◆ The problem
Copy each line below that contains "joints".

◆ Source excerpt
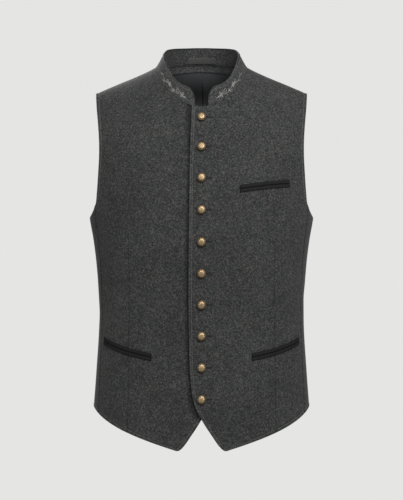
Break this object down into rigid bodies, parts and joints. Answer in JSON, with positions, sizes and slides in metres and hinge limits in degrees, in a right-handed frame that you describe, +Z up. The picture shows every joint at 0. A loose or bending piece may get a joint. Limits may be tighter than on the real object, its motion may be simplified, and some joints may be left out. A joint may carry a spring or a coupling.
{
  "type": "folk vest with a stand collar, hollow as worn",
  "caption": "Men's buttoned folk vest of charcoal wool: stand collar, double-lipped pockets, domed buttons and a pointed, cut-away front, hollow as worn, open at neck, armholes and hem.",
  "frame": {"origin": "midway between the two neck points, where each shoulder seam meets the collar, so where the vest rests on the wearer's shoulders", "axes": "+Z up towards the collar, -Y out of the buttoned front, +X towards the wearer's left"},
  "size_m": [0.3894, 0.2593, 0.6998],
  "materials": {
    "wool": "melange milled wool",
    "lining": "smooth dark satin lining",
    "trim": "near-black felted wool",
    "brass": "antique brass"
  },
  "bodies": {
    "root": {"front_left": "wool", "front_right": "wool", "back_left": "wool", "back_right": "wool", "collar": "wool", "neck_facing": "wool", "back_lining": "lining", "neck_tape": "lining", "chest_welt_upper": "trim", "chest_welt_lower": "trim", "hip_welt_left_upper": "trim", "hip_welt_left_lower": "trim", "hip_welt_right_upper": "trim", "hip_welt_right_lower": "trim", "button_1": "brass", "button_2": "brass", "button_3": "brass", "button_4": "brass", "button_5": "brass", "button_6": "brass", "button_7": "brass", "button_8": "brass", "button_9": "brass", "button_10": "brass"}
  },
  "joints": []
}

◆ Complete output
Break this object down into rigid bodies, parts and joints. Answer in JSON, with positions, sizes and slides in metres and hinge limits in degrees, in a right-handed frame that you describe, +Z up. The picture shows every joint at 0. A loose or bending piece may get a joint. Limits may be tighter than on the real object, its motion may be simplified, and some joints may be left out. A joint may carry a spring or a coupling.
  "joints": []